What we keep, and what the map still owes us
So where does that leave the bet? The architecture held. A point-primary build and a name-primary build, two countries whose data shares almost nothing, both poured into the same resolver strategy with no new resolver code between them. The "less special" thing we wanted to prove, that this generalizes past one lucky locale, is proven. What it can't do is conjure place names that Who's On First was never handed.
So Korea ships as honest as it is: rock-solid on province and coordinate, explicit about a 26% name tier, marked experimental and kept out of the default bundle until the rest catches up. The catch-up has an address. Korea's road-name database, Juso, carries the gu and dong names natively. It's locked behind a government API key, so getting it is a deliberate acquisition, and it's next on the list to go fetch. Taiwan is one rung further back: there's no GeoNames postal file for it at all, a flat 404, so there isn't even a coordinate to begin with until we source one.

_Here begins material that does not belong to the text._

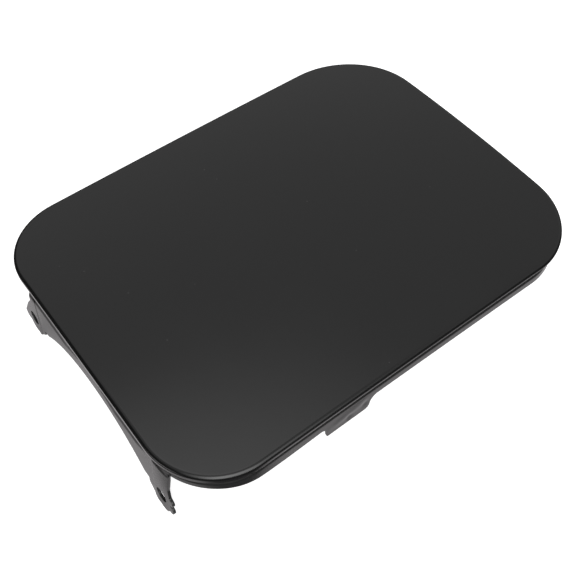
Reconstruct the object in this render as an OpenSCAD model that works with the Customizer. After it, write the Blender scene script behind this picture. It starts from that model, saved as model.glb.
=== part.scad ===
// Fuel filler door of a light truck: a crowned outer skin over a stamped inner panel.
// The inner panel carries the skirt, the side tab and the hinge flange with its two ears.
// Shapes are drawn from the apex of the outer face, with +X away from the hinge and
// +Z outwards. The finished part is placed with its origin midway between the hinge holes.

/* [Outer skin] */
// Length of the door, from the hinge edge to the free edge
panel_len = 200.6; // [160:0.2:240]
// Width of the door, along the hinge
panel_wid = 152.6; // [140:0.2:190]
// Corner radius at the free edge, far side
corner_free_far = 37.3; // [26:0.1:44]
// Corner radius at the free edge, near side
corner_free_near = 31.1; // [26:0.1:44]
// Corner radius at the hinge edge, far side
corner_hinge_far = 28.9; // [26:0.1:31]
// Corner radius at the hinge edge, near side
corner_hinge_near = 30.5; // [26:0.1:31]
// Radius of the crown across the width
crown_across = 852; // [600:1:1500]
// Radius of the crown along the length
crown_along = 6000; // [3000:10:12000]
// Sheet thickness of the outer skin
skin_t = 0.7; // [0.6:0.05:0.9]
// Outside radius where the skin turns down into its rim
skin_bend = 2; // [1.2:0.1:2.1]
// Height of the turned-down rim at the free edge, with its radius
rim_free = 2.2; // [2.2:0.1:3]
// Height of the turned-down rim at the hinge edge, with its radius
rim_hinge = 3.7; // [2.6:0.1:4.5]

/* [Inner panel] */
// Sheet thickness of the inner panel
inner_t = 1.2; // [0.9:0.05:1.5]
// Height of the adhesive between the skin and the inner panel
bond_h = 0.5; // [0.3:0.05:0.8]
// Clearance between the adhesive and each sheet
bond_clear = 0.04; // [0.02:0.01:0.08]
// Distance from the door's outline to the skirt's free edge
skirt_inset = 1.8; // [1.3:0.05:2.5]
// Depth of the skirt's free edge below the outer face
skirt_depth = 13.4; // [13:0.1:15]
// Depth of the lower end of the joggle round the skirt
joggle_low = 10.2; // [8:0.1:10.6]
// Height of the joggle
joggle_h = 1; // [0.8:0.1:2]
// Inward step of the skirt above the joggle
joggle_in = 0.5; // [0.2:0.05:0.8]
// Draft angle of the skirt and lean of the hinge flange
draft = 5; // [3:0.5:7]
// Outside radius of the bend between land and skirt
inner_bend = 1.8; // [1.6:0.1:2.4]
// Width of the bonded land round the inner panel
land_w = 12; // [10:0.5:13.5]
// Depth of the sunk field below the land
field_sink = 4.5; // [3:0.1:5]
// Width of the sloping wall between land and field
field_slope = 7; // [5:0.5:9]

/* [Stiffening beads and drains] */
// Number of pressed beads across the field
bead_count = 3; // [1:1:4]
// Distance from a bead's straight end to the long side of the field
bead_end = 21; // [14:0.5:30]
// Outside radius of a bead's round section
bead_r = 6; // [5:0.5:8]
// Height of a bead below the field
bead_h = 2.4; // [1.5:0.1:3.5]
// Gap between each mastic pad and the end of the field
pad_gap = 9; // [2:0.5:14]
// Diameter of a mastic pad at its foot
pad_d = 20; // [12:0.5:20]
// Diameter of the coating drain holes
drain_d = 8; // [5:0.5:10]
// Distance of the drain holes from the ends of the field
drain_end = 12; // [8:0.5:16]
// Distance of the drain holes from the long sides of the field
drain_side = 18; // [12:0.5:24]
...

If there's a portable lesson in two countries' worth of this, it's that a geocoder is only ever as good as the map it stands on, and a map's favourite way to lie is to leave things out. Japan's map was missing shapes, and we could route around that. Korea's map is missing names, right where the cities are, and there's no routing around a blank. So before you tune a model or argue with a matcher, go look at what your reference data actually holds in the exact spot you care about most. The country is all still there. Whether the map admits it is a separate question, and it's usually the one that decides how far you get.